Written task
Set down all of the data exactly as it appears.

Dataset section
-------------------------
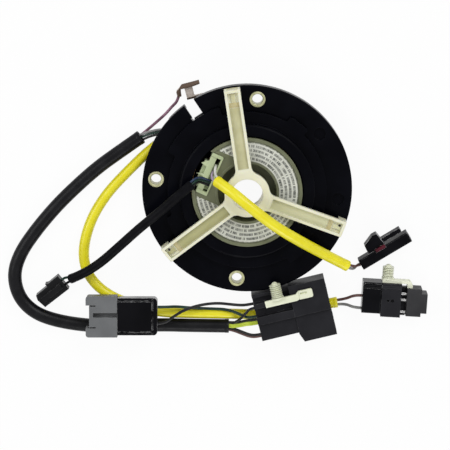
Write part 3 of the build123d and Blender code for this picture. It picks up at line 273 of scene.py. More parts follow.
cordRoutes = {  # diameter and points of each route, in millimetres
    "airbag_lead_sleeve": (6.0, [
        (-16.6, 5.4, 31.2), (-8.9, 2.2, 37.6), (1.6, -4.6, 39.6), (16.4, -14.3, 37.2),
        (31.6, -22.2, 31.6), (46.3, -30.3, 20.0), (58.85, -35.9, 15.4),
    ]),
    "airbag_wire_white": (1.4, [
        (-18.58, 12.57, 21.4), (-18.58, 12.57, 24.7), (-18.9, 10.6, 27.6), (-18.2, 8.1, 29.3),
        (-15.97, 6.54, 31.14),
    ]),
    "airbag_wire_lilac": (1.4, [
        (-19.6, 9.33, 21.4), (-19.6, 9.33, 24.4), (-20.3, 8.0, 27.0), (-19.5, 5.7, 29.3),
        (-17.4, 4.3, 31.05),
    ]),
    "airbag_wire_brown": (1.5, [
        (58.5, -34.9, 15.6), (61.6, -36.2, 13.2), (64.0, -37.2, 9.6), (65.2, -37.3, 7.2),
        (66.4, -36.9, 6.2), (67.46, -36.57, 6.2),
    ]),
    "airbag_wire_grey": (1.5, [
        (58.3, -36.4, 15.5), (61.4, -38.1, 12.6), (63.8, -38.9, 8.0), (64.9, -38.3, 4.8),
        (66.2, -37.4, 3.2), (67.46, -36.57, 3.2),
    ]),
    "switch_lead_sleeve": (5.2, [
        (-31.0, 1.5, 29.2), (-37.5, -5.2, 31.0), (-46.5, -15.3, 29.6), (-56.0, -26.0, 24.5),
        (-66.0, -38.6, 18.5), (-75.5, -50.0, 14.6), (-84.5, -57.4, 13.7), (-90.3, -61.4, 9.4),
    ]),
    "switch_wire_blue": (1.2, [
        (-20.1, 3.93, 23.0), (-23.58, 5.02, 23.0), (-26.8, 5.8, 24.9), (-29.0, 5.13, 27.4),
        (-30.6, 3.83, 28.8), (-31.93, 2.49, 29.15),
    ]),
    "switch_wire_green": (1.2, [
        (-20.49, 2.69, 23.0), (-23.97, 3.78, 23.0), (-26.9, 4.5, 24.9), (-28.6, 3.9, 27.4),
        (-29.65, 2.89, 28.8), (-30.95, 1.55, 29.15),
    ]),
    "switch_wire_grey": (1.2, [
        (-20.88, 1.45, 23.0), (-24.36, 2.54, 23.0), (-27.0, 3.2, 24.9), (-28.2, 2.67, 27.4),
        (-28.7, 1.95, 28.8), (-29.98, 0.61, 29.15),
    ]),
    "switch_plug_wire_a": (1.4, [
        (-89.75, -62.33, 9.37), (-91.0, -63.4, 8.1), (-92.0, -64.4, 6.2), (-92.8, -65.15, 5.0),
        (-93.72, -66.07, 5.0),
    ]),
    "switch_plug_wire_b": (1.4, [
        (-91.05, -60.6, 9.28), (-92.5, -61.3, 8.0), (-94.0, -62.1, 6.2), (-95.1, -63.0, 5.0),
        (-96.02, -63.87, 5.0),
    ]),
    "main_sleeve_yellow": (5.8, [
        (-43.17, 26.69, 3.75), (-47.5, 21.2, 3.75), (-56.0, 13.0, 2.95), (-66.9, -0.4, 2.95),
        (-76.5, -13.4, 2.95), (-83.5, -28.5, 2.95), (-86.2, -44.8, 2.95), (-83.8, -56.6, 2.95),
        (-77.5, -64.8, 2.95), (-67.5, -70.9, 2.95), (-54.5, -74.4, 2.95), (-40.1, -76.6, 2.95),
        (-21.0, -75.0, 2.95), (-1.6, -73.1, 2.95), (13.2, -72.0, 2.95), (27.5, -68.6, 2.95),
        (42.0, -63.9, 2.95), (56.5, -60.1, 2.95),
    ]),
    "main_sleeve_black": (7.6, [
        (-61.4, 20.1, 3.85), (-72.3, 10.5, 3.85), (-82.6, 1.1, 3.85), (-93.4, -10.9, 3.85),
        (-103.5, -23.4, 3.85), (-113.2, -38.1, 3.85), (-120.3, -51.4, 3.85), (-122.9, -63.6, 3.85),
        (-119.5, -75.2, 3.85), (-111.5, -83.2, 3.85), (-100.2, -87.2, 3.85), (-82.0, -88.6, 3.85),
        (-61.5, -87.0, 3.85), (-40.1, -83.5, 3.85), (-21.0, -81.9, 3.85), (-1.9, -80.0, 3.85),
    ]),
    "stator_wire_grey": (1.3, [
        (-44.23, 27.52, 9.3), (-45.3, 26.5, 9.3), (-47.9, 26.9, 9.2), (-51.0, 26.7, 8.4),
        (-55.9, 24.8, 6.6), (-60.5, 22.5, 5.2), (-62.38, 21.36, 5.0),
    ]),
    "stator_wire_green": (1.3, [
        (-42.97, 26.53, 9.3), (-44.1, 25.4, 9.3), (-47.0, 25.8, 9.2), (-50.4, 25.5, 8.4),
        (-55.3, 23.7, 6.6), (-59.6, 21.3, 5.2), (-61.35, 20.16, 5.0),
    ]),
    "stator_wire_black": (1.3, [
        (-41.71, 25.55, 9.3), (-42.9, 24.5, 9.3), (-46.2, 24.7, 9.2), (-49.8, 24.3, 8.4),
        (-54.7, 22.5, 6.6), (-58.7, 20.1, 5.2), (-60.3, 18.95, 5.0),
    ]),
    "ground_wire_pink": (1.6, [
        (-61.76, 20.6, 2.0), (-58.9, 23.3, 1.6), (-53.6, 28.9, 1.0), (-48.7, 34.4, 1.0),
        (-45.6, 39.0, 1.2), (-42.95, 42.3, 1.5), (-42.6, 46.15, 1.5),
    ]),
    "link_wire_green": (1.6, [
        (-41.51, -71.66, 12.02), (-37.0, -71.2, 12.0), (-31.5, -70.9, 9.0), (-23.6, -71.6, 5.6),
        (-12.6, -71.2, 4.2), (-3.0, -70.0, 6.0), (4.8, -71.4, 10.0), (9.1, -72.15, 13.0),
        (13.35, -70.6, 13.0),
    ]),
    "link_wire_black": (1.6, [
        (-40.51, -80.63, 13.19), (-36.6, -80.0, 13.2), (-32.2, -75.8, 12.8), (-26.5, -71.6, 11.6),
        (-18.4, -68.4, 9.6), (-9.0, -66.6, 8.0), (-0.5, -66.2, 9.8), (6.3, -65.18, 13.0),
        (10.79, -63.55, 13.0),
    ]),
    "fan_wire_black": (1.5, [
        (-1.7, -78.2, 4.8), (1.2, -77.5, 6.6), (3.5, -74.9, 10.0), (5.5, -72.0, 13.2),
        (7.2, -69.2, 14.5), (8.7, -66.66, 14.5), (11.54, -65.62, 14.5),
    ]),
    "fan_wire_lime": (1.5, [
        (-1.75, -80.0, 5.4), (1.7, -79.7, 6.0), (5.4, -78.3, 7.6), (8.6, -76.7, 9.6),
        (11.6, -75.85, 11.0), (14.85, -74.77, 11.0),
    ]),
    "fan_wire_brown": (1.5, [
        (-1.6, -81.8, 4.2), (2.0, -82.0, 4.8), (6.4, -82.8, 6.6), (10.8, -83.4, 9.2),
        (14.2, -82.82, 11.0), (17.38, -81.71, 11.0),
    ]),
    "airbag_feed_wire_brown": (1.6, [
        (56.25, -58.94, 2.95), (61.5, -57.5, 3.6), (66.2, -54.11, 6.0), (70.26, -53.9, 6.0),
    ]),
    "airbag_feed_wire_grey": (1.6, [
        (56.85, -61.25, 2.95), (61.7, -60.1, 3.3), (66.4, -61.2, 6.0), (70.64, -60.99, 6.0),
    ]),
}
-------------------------
Exercise response
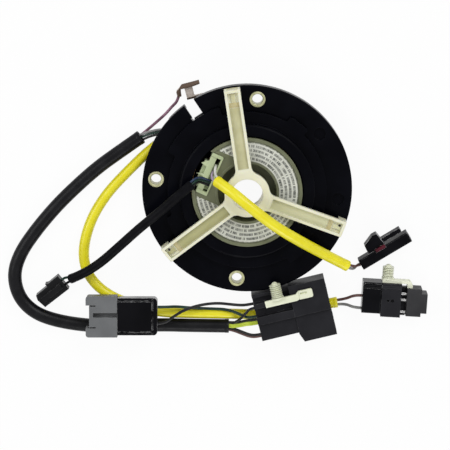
Write part 3 of the build123d and Blender code for this picture. It picks up at line 273 of scene.py. More parts follow.
cordRoutes = {  # diameter and points of each route, in millimetres
    "airbag_lead_sleeve": (6.0, [
        (-16.6, 5.4, 31.2), (-8.9, 2.2, 37.6), (1.6, -4.6, 39.6), (16.4, -14.3, 37.2),
        (31.6, -22.2, 31.6), (46.3, -30.3, 20.0), (58.85, -35.9, 15.4),
    ]),
    "airbag_wire_white": (1.4, [
        (-18.58, 12.57, 21.4), (-18.58, 12.57, 24.7), (-18.9, 10.6, 27.6), (-18.2, 8.1, 29.3),
        (-15.97, 6.54, 31.14),
    ]),
    "airbag_wire_lilac": (1.4, [
        (-19.6, 9.33, 21.4), (-19.6, 9.33, 24.4), (-20.3, 8.0, 27.0), (-19.5, 5.7, 29.3),
        (-17.4, 4.3, 31.05),
    ]),
    "airbag_wire_brown": (1.5, [
        (58.5, -34.9, 15.6), (61.6, -36.2, 13.2), (64.0, -37.2, 9.6), (65.2, -37.3, 7.2),
        (66.4, -36.9, 6.2), (67.46, -36.57, 6.2),
    ]),
    "airbag_wire_grey": (1.5, [
        (58.3, -36.4, 15.5), (61.4, -38.1, 12.6), (63.8, -38.9, 8.0), (64.9, -38.3, 4.8),
        (66.2, -37.4, 3.2), (67.46, -36.57, 3.2),
    ]),
    "switch_lead_sleeve": (5.2, [
        (-31.0, 1.5, 29.2), (-37.5, -5.2, 31.0), (-46.5, -15.3, 29.6), (-56.0, -26.0, 24.5),
        (-66.0, -38.6, 18.5), (-75.5, -50.0, 14.6), (-84.5, -57.4, 13.7), (-90.3, -61.4, 9.4),
    ]),
    "switch_wire_blue": (1.2, [
        (-20.1, 3.93, 23.0), (-23.58, 5.02, 23.0), (-26.8, 5.8, 24.9), (-29.0, 5.13, 27.4),
        (-30.6, 3.83, 28.8), (-31.93, 2.49, 29.15),
    ]),
    "switch_wire_green": (1.2, [
        (-20.49, 2.69, 23.0), (-23.97, 3.78, 23.0), (-26.9, 4.5, 24.9), (-28.6, 3.9, 27.4),
        (-29.65, 2.89, 28.8), (-30.95, 1.55, 29.15),
    ]),
    "switch_wire_grey": (1.2, [
        (-20.88, 1.45, 23.0), (-24.36, 2.54, 23.0), (-27.0, 3.2, 24.9), (-28.2, 2.67, 27.4),
        (-28.7, 1.95, 28.8), (-29.98, 0.61, 29.15),
    ]),
    "switch_plug_wire_a": (1.4, [
        (-89.75, -62.33, 9.37), (-91.0, -63.4, 8.1), (-92.0, -64.4, 6.2), (-92.8, -65.15, 5.0),
        (-93.72, -66.07, 5.0),
    ]),
    "switch_plug_wire_b": (1.4, [
        (-91.05, -60.6, 9.28), (-92.5, -61.3, 8.0), (-94.0, -62.1, 6.2), (-95.1, -63.0, 5.0),
        (-96.02, -63.87, 5.0),
    ]),
    "main_sleeve_yellow": (5.8, [
        (-43.17, 26.69, 3.75), (-47.5, 21.2, 3.75), (-56.0, 13.0, 2.95), (-66.9, -0.4, 2.95),
        (-76.5, -13.4, 2.95), (-83.5, -28.5, 2.95), (-86.2, -44.8, 2.95), (-83.8, -56.6, 2.95),
        (-77.5, -64.8, 2.95), (-67.5, -70.9, 2.95), (-54.5, -74.4, 2.95), (-40.1, -76.6, 2.95),
        (-21.0, -75.0, 2.95), (-1.6, -73.1, 2.95), (13.2, -72.0, 2.95), (27.5, -68.6, 2.95),
        (42.0, -63.9, 2.95), (56.5, -60.1, 2.95),
    ]),
    "main_sleeve_black": (7.6, [
        (-61.4, 20.1, 3.85), (-72.3, 10.5, 3.85), (-82.6, 1.1, 3.85), (-93.4, -10.9, 3.85),
        (-103.5, -23.4, 3.85), (-113.2, -38.1, 3.85), (-120.3, -51.4, 3.85), (-122.9, -63.6, 3.85),
        (-119.5, -75.2, 3.85), (-111.5, -83.2, 3.85), (-100.2, -87.2, 3.85), (-82.0, -88.6, 3.85),
        (-61.5, -87.0, 3.85), (-40.1, -83.5, 3.85), (-21.0, -81.9, 3.85), (-1.9, -80.0, 3.85),
    ]),
    "stator_wire_grey": (1.3, [
        (-44.23, 27.52, 9.3), (-45.3, 26.5, 9.3), (-47.9, 26.9, 9.2), (-51.0, 26.7, 8.4),
        (-55.9, 24.8, 6.6), (-60.5, 22.5, 5.2), (-62.38, 21.36, 5.0),
    ]),
    "stator_wire_green": (1.3, [
        (-42.97, 26.53, 9.3), (-44.1, 25.4, 9.3), (-47.0, 25.8, 9.2), (-50.4, 25.5, 8.4),
        (-55.3, 23.7, 6.6), (-59.6, 21.3, 5.2), (-61.35, 20.16, 5.0),
    ]),
    "stator_wire_black": (1.3, [
        (-41.71, 25.55, 9.3), (-42.9, 24.5, 9.3), (-46.2, 24.7, 9.2), (-49.8, 24.3, 8.4),
        (-54.7, 22.5, 6.6), (-58.7, 20.1, 5.2), (-60.3, 18.95, 5.0),
    ]),
    "ground_wire_pink": (1.6, [
        (-61.76, 20.6, 2.0), (-58.9, 23.3, 1.6), (-53.6, 28.9, 1.0), (-48.7, 34.4, 1.0),
        (-45.6, 39.0, 1.2), (-42.95, 42.3, 1.5), (-42.6, 46.15, 1.5),
    ]),
    "link_wire_green": (1.6, [
        (-41.51, -71.66, 12.02), (-37.0, -71.2, 12.0), (-31.5, -70.9, 9.0), (-23.6, -71.6, 5.6),
        (-12.6, -71.2, 4.2), (-3.0, -70.0, 6.0), (4.8, -71.4, 10.0), (9.1, -72.15, 13.0),
        (13.35, -70.6, 13.0),
    ]),
    "link_wire_black": (1.6, [
        (-40.51, -80.63, 13.19), (-36.6, -80.0, 13.2), (-32.2, -75.8, 12.8), (-26.5, -71.6, 11.6),
        (-18.4, -68.4, 9.6), (-9.0, -66.6, 8.0), (-0.5, -66.2, 9.8), (6.3, -65.18, 13.0),
        (10.79, -63.55, 13.0),
    ]),
    "fan_wire_black": (1.5, [
        (-1.7, -78.2, 4.8), (1.2, -77.5, 6.6), (3.5, -74.9, 10.0), (5.5, -72.0, 13.2),
        (7.2, -69.2, 14.5), (8.7, -66.66, 14.5), (11.54, -65.62, 14.5),
    ]),
    "fan_wire_lime": (1.5, [
        (-1.75, -80.0, 5.4), (1.7, -79.7, 6.0), (5.4, -78.3, 7.6), (8.6, -76.7, 9.6),
        (11.6, -75.85, 11.0), (14.85, -74.77, 11.0),
    ]),
    "fan_wire_brown": (1.5, [
        (-1.6, -81.8, 4.2), (2.0, -82.0, 4.8), (6.4, -82.8, 6.6), (10.8, -83.4, 9.2),
        (14.2, -82.82, 11.0), (17.38, -81.71, 11.0),
    ]),
    "airbag_feed_wire_brown": (1.6, [
        (56.25, -58.94, 2.95), (61.5, -57.5, 3.6), (66.2, -54.11, 6.0), (70.26, -53.9, 6.0),
    ]),
    "airbag_feed_wire_grey": (1.6, [
        (56.85, -61.25, 2.95), (61.7, -60.1, 3.3), (66.4, -61.2, 6.0), (70.64, -60.99, 6.0),
    ]),
}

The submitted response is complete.